**SHORT TASK**
The listing below should be written out exactly; please include all of it.

═════ DATA EXTRACT ═════

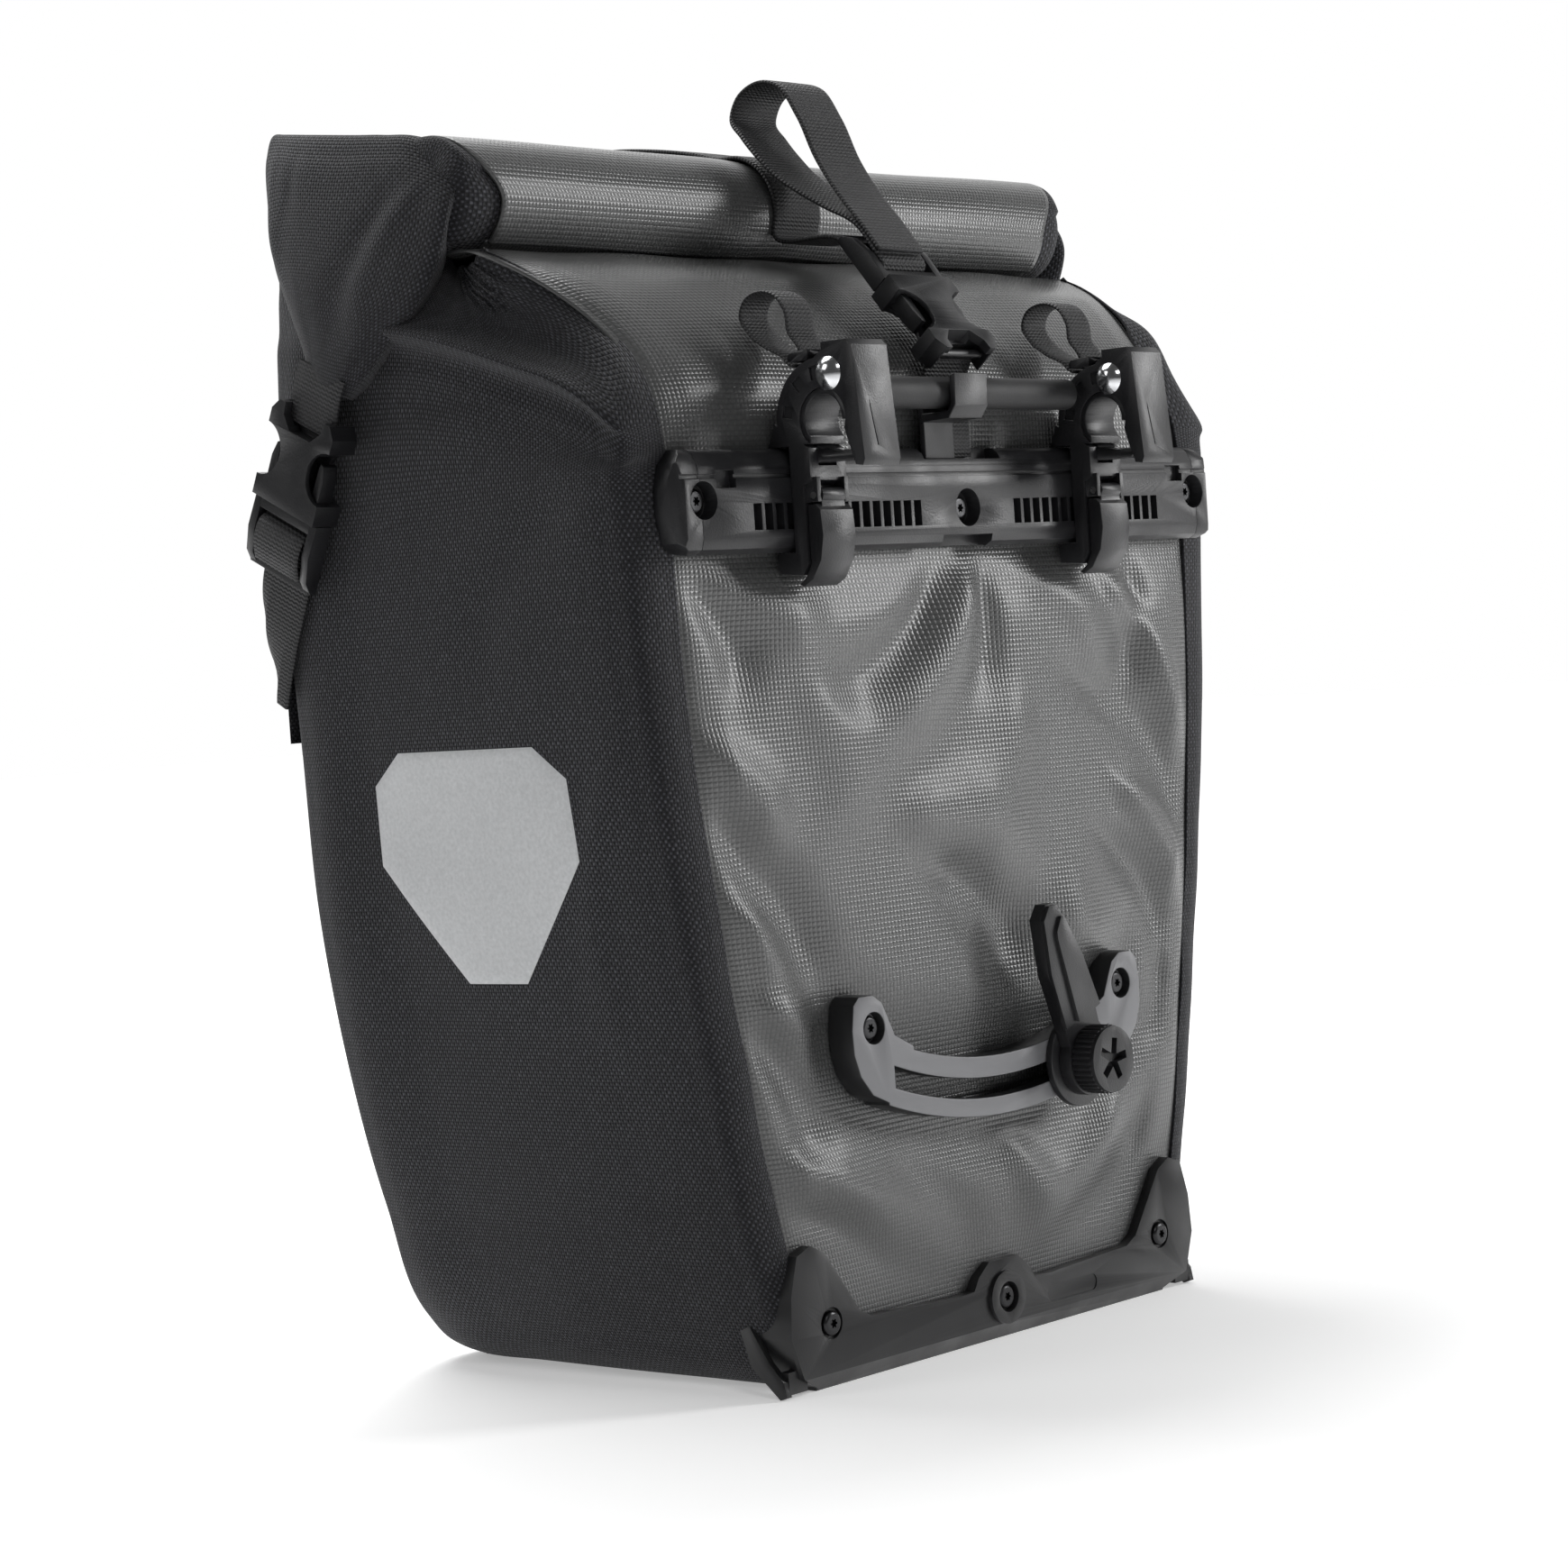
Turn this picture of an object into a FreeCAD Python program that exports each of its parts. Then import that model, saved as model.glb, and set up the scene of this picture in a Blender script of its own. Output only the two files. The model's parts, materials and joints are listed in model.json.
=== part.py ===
import FreeCAD, Part
import math
import os
from FreeCAD import Vector as V

# Roll-top bicycle pannier bag with a quick-release rack mounting.
# Frame: +Z up, the rack side faces -Y, +X runs along the mounting rail, and the
# origin is on the ground plane under the middle of the bag.  Millimetres.

os.makedirs("parts", exist_ok=True)

# ------------------------------------------------------------------ driving sizes
# bag body
BOTTOM_HALF_RACK = 104.0     # half width of the bag at the ground, rack side
BOTTOM_HALF_OUTER = 112.0    # the same on the outer side
TOP_HALF_RACK = 163.0        # half width at the shoulder, rack side
TOP_HALF_OUTER = 165.0
RACK_Y = -85.0               # plane of the rack panel
OUTER_Y = 86.0               # plane of the outer panel
SHOULDER_Z = 318.0           # where the rack panel starts to lean back
FABRIC = 1.2                 # coated fabric with its liner
CORNER_R = 20.0
SEAM_INSET = 15.0            # the side fabric wraps this far round each corner
RACK_FULLNESS = 1.8          # how quickly the sides swell out above the ground, rack side
OUTER_FULLNESS = 3.2
# closure roll
ROLL_Y = -2.0
ROLL_Z = 405.0
ROLL_RY = 21.0
ROLL_RZ = 20.0
ROLL_HALF = 146.0            # half length of the grey part of the roll
ROLL_END = 19.0              # black cuff at each end
ROLL_WALL = 4.0
STRIP_W = 26.0               # closure stiffener strip rolled inside
STRIP_T = 2.4
BAG_TOP = ROLL_Z + 28.0
EAR_OUT = 10.8               # how far an ear stands off the side
# webbing
WEB_W = 25.0
WEB_T = 1.6
LOOP_W = 14.0
GAP = 0.3                    # clearance between pieces that move apart
# mounting rail
RAIL_HALF = 148.0
RAIL_CAP = 12.0
RAIL_FRONT = RACK_Y - 10.0
RAIL_TOP = SHOULDER_Z - 4.0
RAIL_HEIGHT = 34.5
RAIL_BOTTOM = RAIL_TOP - RAIL_HEIGHT
SLOT_PITCH = 5.45
SLOT_W = 3.8
SLOT_H = 8.7
SLOT_Z = RAIL_TOP - 22.6
SLOTS = 16
SLOT_FIRST = 27.6
END_SCREW_X = 134.6
END_SCREW_Z = RAIL_TOP - 17.0
MID_SCREW_Z = RAIL_TOP - 21.1
# screws
SCREW_R = 2.0
SCREW_HEAD_R = 4.2
SCREW_HEAD_H = 2.4
HOLE_CLEAR = 0.1
MID_BORE_R = 6.6             # counterbores: middle of the rail, its ends, other pieces
END_BORE_R = 6.2
LUG_BORE_R = 5.4
NUT_R = 4.2
NUT_H = 3.2
PLATE_T = 1.8                # stiffener plate inside the rack panel
# hooks
HOOK_X = (-83.5, 69.0)       # middle of the left and the right hook
HOOK_HALF = 9.0
TUBE_R = 10.0                # seat in the hook
HOOK_WALL = 10.0
SEAT_Y = RAIL_FRONT - 15.7
SEAT_Z = RAIL_TOP + 8.2
LINER_R = 8.0                # inside radius of the reducing insert
RIVET_Y = RAIL_FRONT - 19.3
RIVET_Z = RAIL_TOP + 22.5
RIVET_R = 2.5
RIVET_HEAD_R = 5.6
LATCH_HALF = 4.2
PIN_R = 1.2
PIN_CLEAR = 0.05             # running clearance round the rivet and the pins
LEVER_Y = RAIL_FRONT - 8.6
LEVER_Z = RAIL_TOP - 16.5
# handle
GRIP_R = 5.5
GRIP_BORE = 3.4
GRIP_Y = RAIL_FRONT - 3.0
GRIP_Z = RAIL_TOP + 18.3
GRIP_SPACE = 4.5             # from each hook to the end of the grip
CLIP_X = -9.0
CLIP_HALF = 9.0
# lower rail and swivelling hook
ARC_Z = 270.5                # centre of the curved slot
ARC_R = 180.0
ARC_SLOT = 7.0
ARC_BAND = 21.0
ARC_SLOT_HALF = 60.0
ARC_HORN_X = 69.3
ARC_HORN_Z = 118.5
ARC_FRONT = RACK_Y - 11.0
# half outline of the end plate of the lower rail: distance from the middle, height
HORN_OUTLINE = (
    (49.4, 110.3), (58.7, 114.9), (62.0, 121.8), (64.6, 126.8), (69.2, 129.7),
    (76.4, 129.7), (79.2, 127.1), (80.6, 118.8), (80.2, 110.5), (77.5, 102.9),
    (71.8, 96.0), (58.0, 89.9), (45.2, 87.1),
)
KNOB_X = 39.0
KNOB_R = 12.4
KNOB_H = 9.2
FLANGE_R = 17.0
FLANGE_T = 2.7
BLADE_LEN = 61.0
BLADE_TILT = 21.5
BLADE_T = 4.7
BOLT_R = 2.5
BOLT_CLEAR = 0.08
# bottom protector
PROT_FRONT = RACK_Y - 4.0
PROT_SCREWS = ((-92.7, 22.2), (0.0, 15.0), (92.7, 22.2))
PILL_X = (27.0, 50.0)        # blank recess in the guard
PILL_Z = 11.5
PILL_R = 3.0
# buckles
BUCKLE_W = 33.0
BUCKLE_T = 11.0
FEMALE_L = 35.0
MALE_L = 25.0
PRONG_L = 21.0
SIDE_FALL = (0.436, -0.900)  # direction of the side straps in Y, Z
SIDE_MOUTH = (60.3, 306.5)   # mouth of the side buckles in Y, Z
SIDE_X = max(TOP_HALF_RACK, TOP_HALF_OUTER) + 3.0
TOP_RISE = (0.620, 0.784)
TOP_MOUTH = (-70.8, 368.6)
STRAP_ANCHOR_Z = 250.0       # where the closure strap is sewn to the outer panel
SIDE_ANCHOR = (84.0, 240.0)

parts = {}


# ------------------------------------------------------------------ helpers
def box(x0, x1, y0, y1, z0, z1):
    return Part.makeBox(x1 - x0, y1 - y0, z1 - z0, V(x0, y0, z0))


def rod(x, y, z, axis, radius, length):
    return Part.makeCylinder(radius, length, V(x, y, z), V(*axis))


def prism_x(points, x0, x1):
    """Outline of (y, z) points, from x0 to x1."""
    wire = Part.makePolygon([V(x0, y, z) for y, z in points + points[:1]])
    return Part.Face(wire).extrude(V(x1 - x0, 0, 0))


def prism_y(points, y0, y1):
    """Outline of (x, z) points, from y0 to y1."""
    wire = Part.makePolygon([V(x, y0, z) for x, z in points + points[:1]])
    return Part.Face(wire).extrude(V(0, y1 - y0, 0))


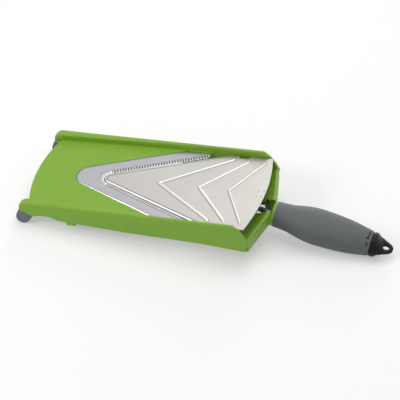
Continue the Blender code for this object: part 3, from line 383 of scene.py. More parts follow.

═════

**TASK RESULT**
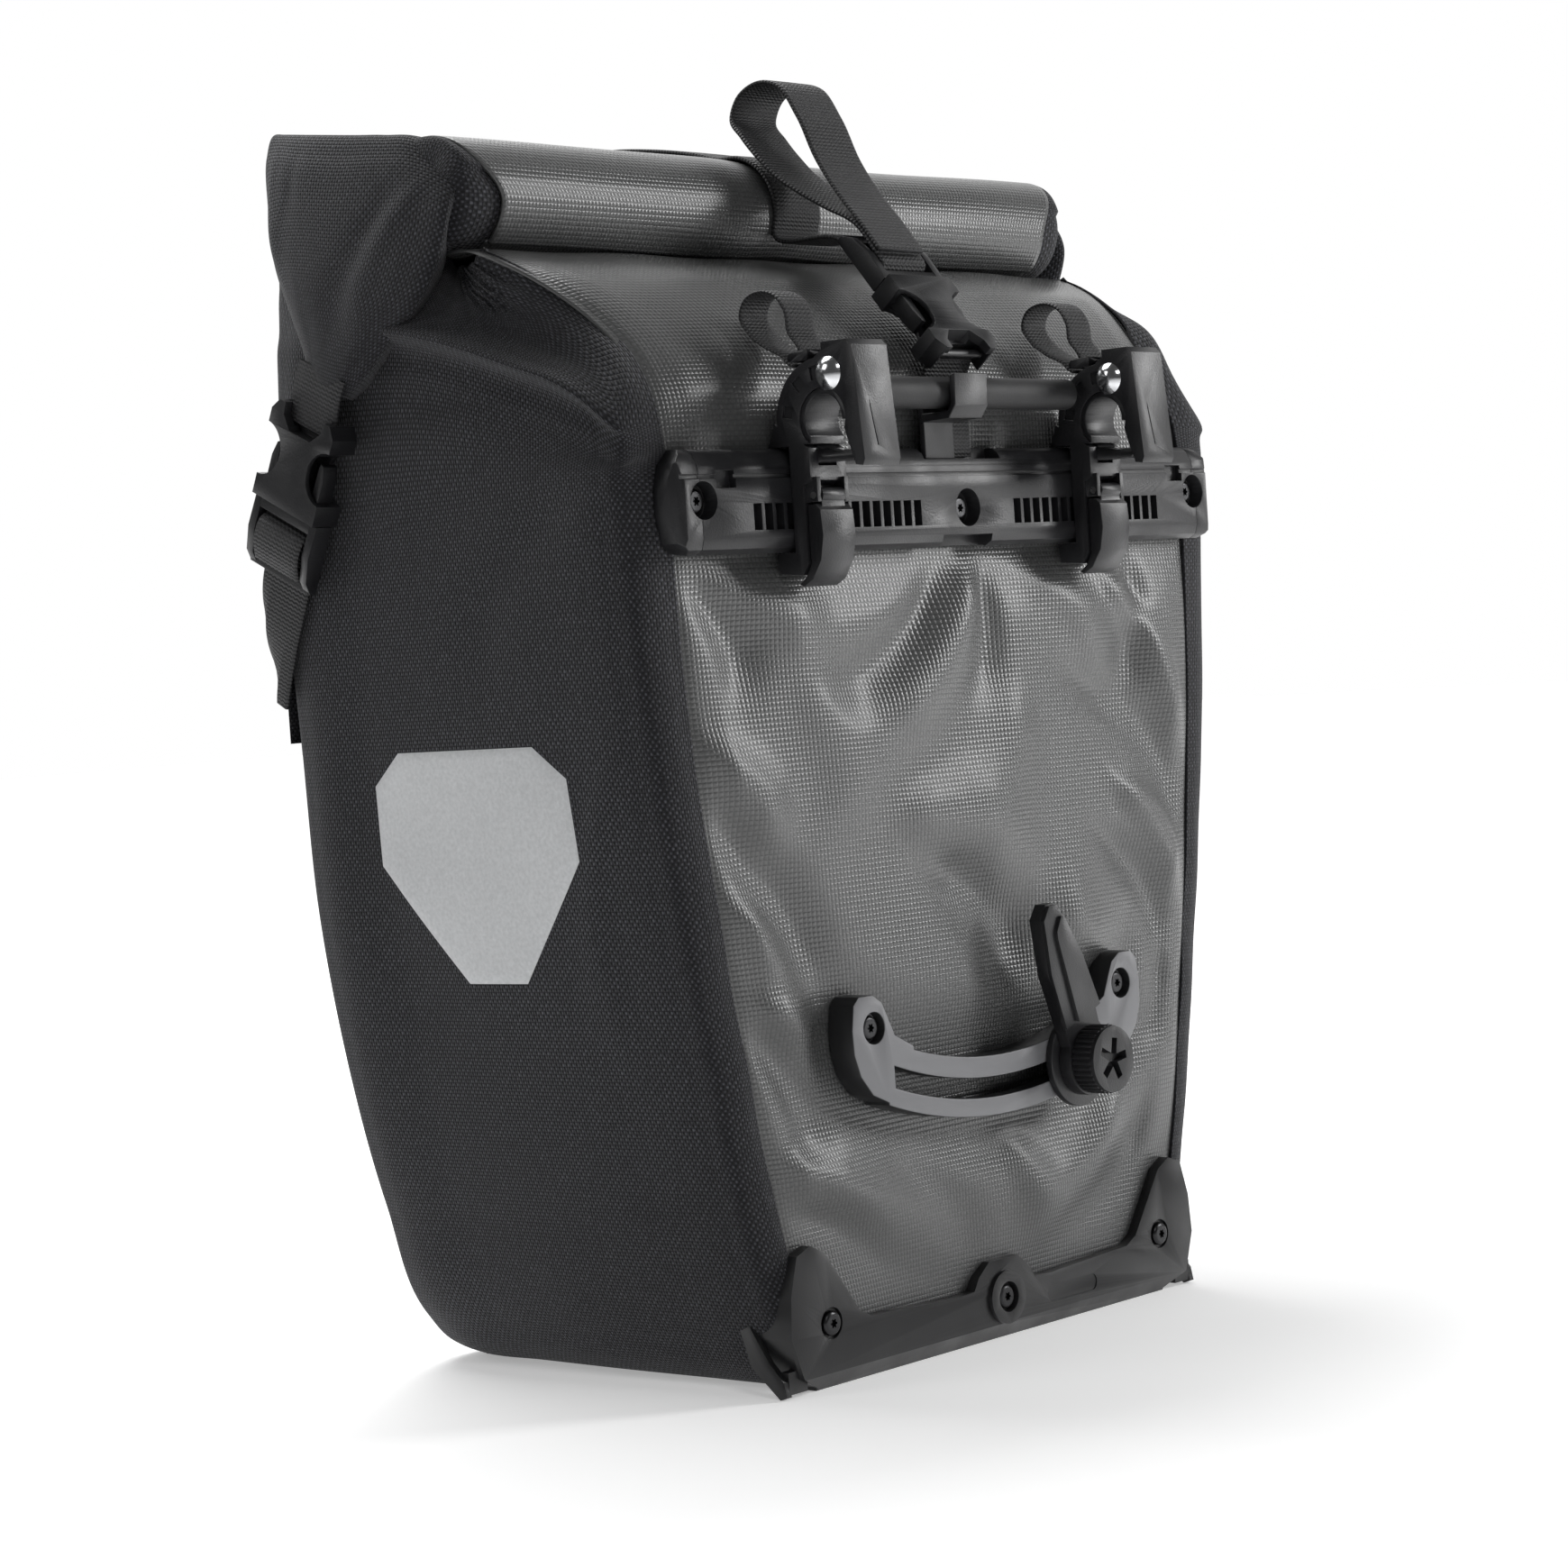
Turn this picture of an object into a FreeCAD Python program that exports each of its parts. Then import that model, saved as model.glb, and set up the scene of this picture in a Blender script of its own. Output only the two files. The model's parts, materials and joints are listed in model.json.
=== part.py ===
import FreeCAD, Part
import math
import os
from FreeCAD import Vector as V

# Roll-top bicycle pannier bag with a quick-release rack mounting.
# Frame: +Z up, the rack side faces -Y, +X runs along the mounting rail, and the
# origin is on the ground plane under the middle of the bag.  Millimetres.

os.makedirs("parts", exist_ok=True)

# ------------------------------------------------------------------ driving sizes
# bag body
BOTTOM_HALF_RACK = 104.0     # half width of the bag at the ground, rack side
BOTTOM_HALF_OUTER = 112.0    # the same on the outer side
TOP_HALF_RACK = 163.0        # half width at the shoulder, rack side
TOP_HALF_OUTER = 165.0
RACK_Y = -85.0               # plane of the rack panel
OUTER_Y = 86.0               # plane of the outer panel
SHOULDER_Z = 318.0           # where the rack panel starts to lean back
FABRIC = 1.2                 # coated fabric with its liner
CORNER_R = 20.0
SEAM_INSET = 15.0            # the side fabric wraps this far round each corner
RACK_FULLNESS = 1.8          # how quickly the sides swell out above the ground, rack side
OUTER_FULLNESS = 3.2
# closure roll
ROLL_Y = -2.0
ROLL_Z = 405.0
ROLL_RY = 21.0
ROLL_RZ = 20.0
ROLL_HALF = 146.0            # half length of the grey part of the roll
ROLL_END = 19.0              # black cuff at each end
ROLL_WALL = 4.0
STRIP_W = 26.0               # closure stiffener strip rolled inside
STRIP_T = 2.4
BAG_TOP = ROLL_Z + 28.0
EAR_OUT = 10.8               # how far an ear stands off the side
# webbing
WEB_W = 25.0
WEB_T = 1.6
LOOP_W = 14.0
GAP = 0.3                    # clearance between pieces that move apart
# mounting rail
RAIL_HALF = 148.0
RAIL_CAP = 12.0
RAIL_FRONT = RACK_Y - 10.0
RAIL_TOP = SHOULDER_Z - 4.0
RAIL_HEIGHT = 34.5
RAIL_BOTTOM = RAIL_TOP - RAIL_HEIGHT
SLOT_PITCH = 5.45
SLOT_W = 3.8
SLOT_H = 8.7
SLOT_Z = RAIL_TOP - 22.6
SLOTS = 16
SLOT_FIRST = 27.6
END_SCREW_X = 134.6
END_SCREW_Z = RAIL_TOP - 17.0
MID_SCREW_Z = RAIL_TOP - 21.1
# screws
SCREW_R = 2.0
SCREW_HEAD_R = 4.2
SCREW_HEAD_H = 2.4
HOLE_CLEAR = 0.1
MID_BORE_R = 6.6             # counterbores: middle of the rail, its ends, other pieces
END_BORE_R = 6.2
LUG_BORE_R = 5.4
NUT_R = 4.2
NUT_H = 3.2
PLATE_T = 1.8                # stiffener plate inside the rack panel
# hooks
HOOK_X = (-83.5, 69.0)       # middle of the left and the right hook
HOOK_HALF = 9.0
TUBE_R = 10.0                # seat in the hook
HOOK_WALL = 10.0
SEAT_Y = RAIL_FRONT - 15.7
SEAT_Z = RAIL_TOP + 8.2
LINER_R = 8.0                # inside radius of the reducing insert
RIVET_Y = RAIL_FRONT - 19.3
RIVET_Z = RAIL_TOP + 22.5
RIVET_R = 2.5
RIVET_HEAD_R = 5.6
LATCH_HALF = 4.2
PIN_R = 1.2
PIN_CLEAR = 0.05             # running clearance round the rivet and the pins
LEVER_Y = RAIL_FRONT - 8.6
LEVER_Z = RAIL_TOP - 16.5
# handle
GRIP_R = 5.5
GRIP_BORE = 3.4
GRIP_Y = RAIL_FRONT - 3.0
GRIP_Z = RAIL_TOP + 18.3
GRIP_SPACE = 4.5             # from each hook to the end of the grip
CLIP_X = -9.0
CLIP_HALF = 9.0
# lower rail and swivelling hook
ARC_Z = 270.5                # centre of the curved slot
ARC_R = 180.0
ARC_SLOT = 7.0
ARC_BAND = 21.0
ARC_SLOT_HALF = 60.0
ARC_HORN_X = 69.3
ARC_HORN_Z = 118.5
ARC_FRONT = RACK_Y - 11.0
# half outline of the end plate of the lower rail: distance from the middle, height
HORN_OUTLINE = (
    (49.4, 110.3), (58.7, 114.9), (62.0, 121.8), (64.6, 126.8), (69.2, 129.7),
    (76.4, 129.7), (79.2, 127.1), (80.6, 118.8), (80.2, 110.5), (77.5, 102.9),
    (71.8, 96.0), (58.0, 89.9), (45.2, 87.1),
)
KNOB_X = 39.0
KNOB_R = 12.4
KNOB_H = 9.2
FLANGE_R = 17.0
FLANGE_T = 2.7
BLADE_LEN = 61.0
BLADE_TILT = 21.5
BLADE_T = 4.7
BOLT_R = 2.5
BOLT_CLEAR = 0.08
# bottom protector
PROT_FRONT = RACK_Y - 4.0
PROT_SCREWS = ((-92.7, 22.2), (0.0, 15.0), (92.7, 22.2))
PILL_X = (27.0, 50.0)        # blank recess in the guard
PILL_Z = 11.5
PILL_R = 3.0
# buckles
BUCKLE_W = 33.0
BUCKLE_T = 11.0
FEMALE_L = 35.0
MALE_L = 25.0
PRONG_L = 21.0
SIDE_FALL = (0.436, -0.900)  # direction of the side straps in Y, Z
SIDE_MOUTH = (60.3, 306.5)   # mouth of the side buckles in Y, Z
SIDE_X = max(TOP_HALF_RACK, TOP_HALF_OUTER) + 3.0
TOP_RISE = (0.620, 0.784)
TOP_MOUTH = (-70.8, 368.6)
STRAP_ANCHOR_Z = 250.0       # where the closure strap is sewn to the outer panel
SIDE_ANCHOR = (84.0, 240.0)

parts = {}


# ------------------------------------------------------------------ helpers
def box(x0, x1, y0, y1, z0, z1):
    return Part.makeBox(x1 - x0, y1 - y0, z1 - z0, V(x0, y0, z0))


def rod(x, y, z, axis, radius, length):
    return Part.makeCylinder(radius, length, V(x, y, z), V(*axis))


def prism_x(points, x0, x1):
    """Outline of (y, z) points, from x0 to x1."""
    wire = Part.makePolygon([V(x0, y, z) for y, z in points + points[:1]])
    return Part.Face(wire).extrude(V(x1 - x0, 0, 0))


def prism_y(points, y0, y1):
    """Outline of (x, z) points, from y0 to y1."""
    wire = Part.makePolygon([V(x, y0, z) for x, z in points + points[:1]])
    return Part.Face(wire).extrude(V(0, y1 - y0, 0))


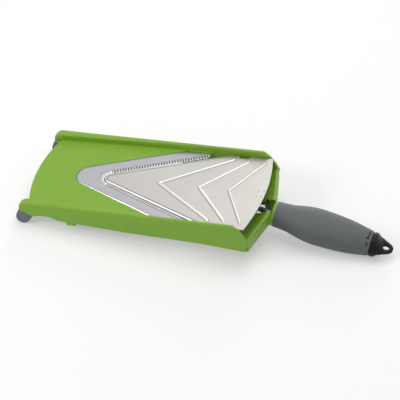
Continue the Blender code for this object: part 3, from line 383 of scene.py. More parts follow.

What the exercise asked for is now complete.